O foco da narração, a princípio, mantém uma aparência de imparcialidade, como se o narrador se apartasse, à semelhança de um deus, do mundo por ele criado. No entanto, isso é ilusório, porque o procedimento de representar a realidade de forma objetiva já configura uma posição ideologicamente tendenciosa. 

Tempo
Em "O Cortiço", o tempo é trabalhado de maneira linear, com princípio, meio e desfecho da narrativa. A história se desenrola no Brasil do século XIX, sem precisão de datas. Há, no entanto, que ressaltar a relação do tempo com o desenvolvimento do cortiço e com o enriquecimento de João Romão. 

Espaço
São dois os espaços explorados na obra. O primeiro é o cortiço, amontoado de casebres mal-arranjados, onde os pobres vivem. Esse espaço representa a mistura de raças e a promiscuidade das classes baixas. Funciona como um organismo vivo. Junto ao cortiço estão a pedreira e a taverna do português João Romão.

O segundo espaço, que fica ao lado do cortiço, é o sobrado aristocratizante do comerciante Miranda e de sua família. O sobrado representa a burguesia ascendente do século XIX. Esses espaços fictícios são enquadrados no cenário do bairro de Botafogo, explorando a exuberante natureza local como meio determinante. Dessa maneira, o sol abrasador do litoral americano funciona como elemento corruptor do homem local.

Comentário do professor
O cortiço é considerado o melhor representante do movimento naturalista brasileiro, afirma o professor Marcílio Mendes do Colégio Anglo. As principais características do Naturalismo seriam a animalização das personagens e, consequentemente, a ação baseada em instintos naturais, tais como os instintos sexuais e os de sobrevivência. Assim, seria importante o aluno saber reconhecer como estas características estão presentes dentro da obra, afirma o professor.
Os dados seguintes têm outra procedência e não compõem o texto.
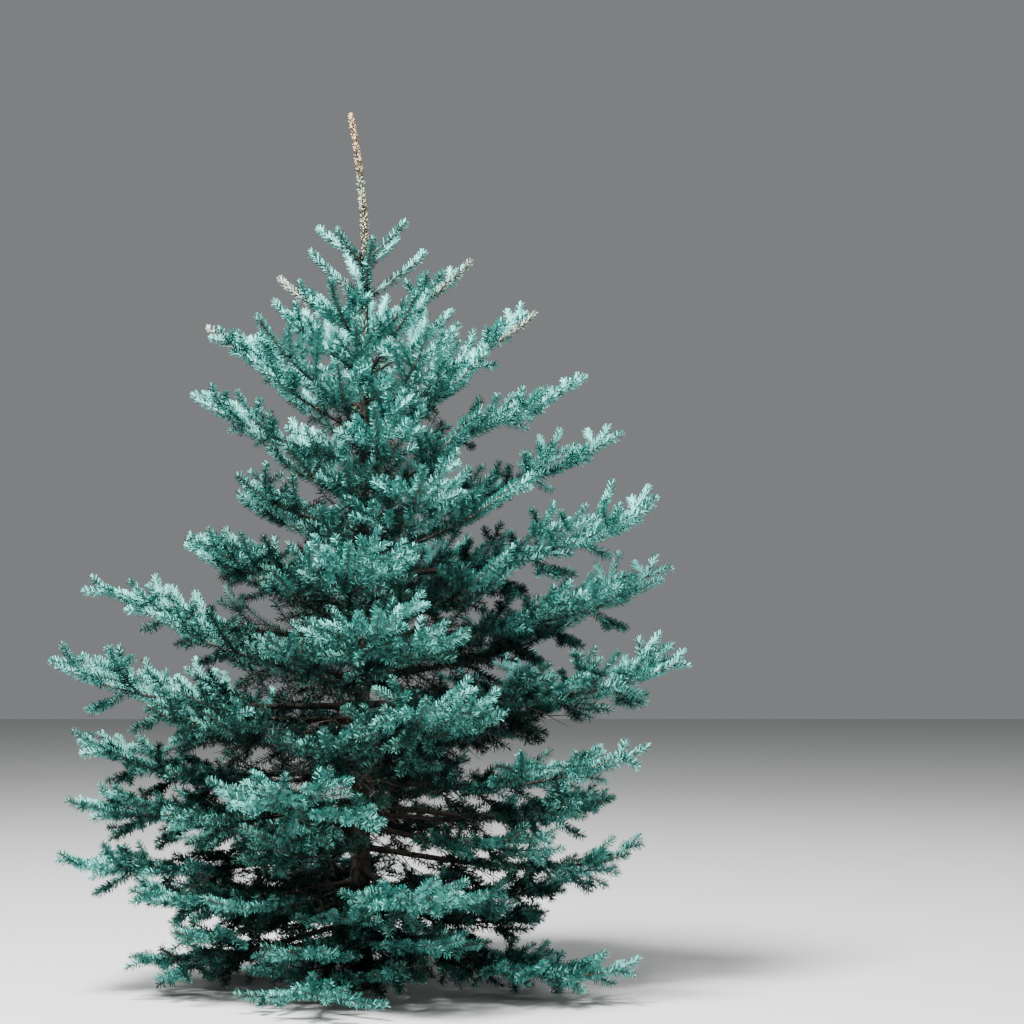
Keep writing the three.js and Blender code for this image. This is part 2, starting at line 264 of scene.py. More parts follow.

Em "O cortiço" aparecem basicamente duas linhas de conduta: uma que trata das questões sociais e outra das questões individuais e sentimentais. No caso das questões sociais, temos como maior representante a personagem João Romão, que torna-se um grande comerciante passando por cima de tudo e todos. Assim, através de uma representação crua das relações sociais, que aqui são puramente movidas pelo interesse individual, têm-se uma crítica social. Já nas questões individuais/sentimentais, temos a personagem de Jerônimo, que casa com a Rita Baiana, mas não por amor. Ele se envolve com ela porque se sente atraído sexualmente por ela.

Segundo o professor Marcílio, outro ponto que pode ser destacado é o fato de o próprio cortiço acaba de se tornando, de certa forma, uma personagem do livro devido a uma personificação do espaço. Por exemplo, em certo momento o narrador diz que “os olhos do cortiço se abrem”, ao invés de dizer “as janelas do cortiço se abrem”. Essa característica tem bastante a ver com o fato de, para a corrente naturalista, o meio ter grande influência na ação das personagens. Outro exemplo disso na obra O cortiço é o próprio sol. Em certo momento, a esposa de Jerônimo culpa o sol por todas as desgraças que ocorreram em sua vida.

Assim, segundo o professor Marcílio, o aluno deve ficar atento à questões que giram em torno de episódios do romance e que cobrem, além do próprio enredo, o entendimento acerca das personagens e suas caracterizações, a influência do espaço na ação dessas personagens e também em como as características do naturalismo aparecem na obra.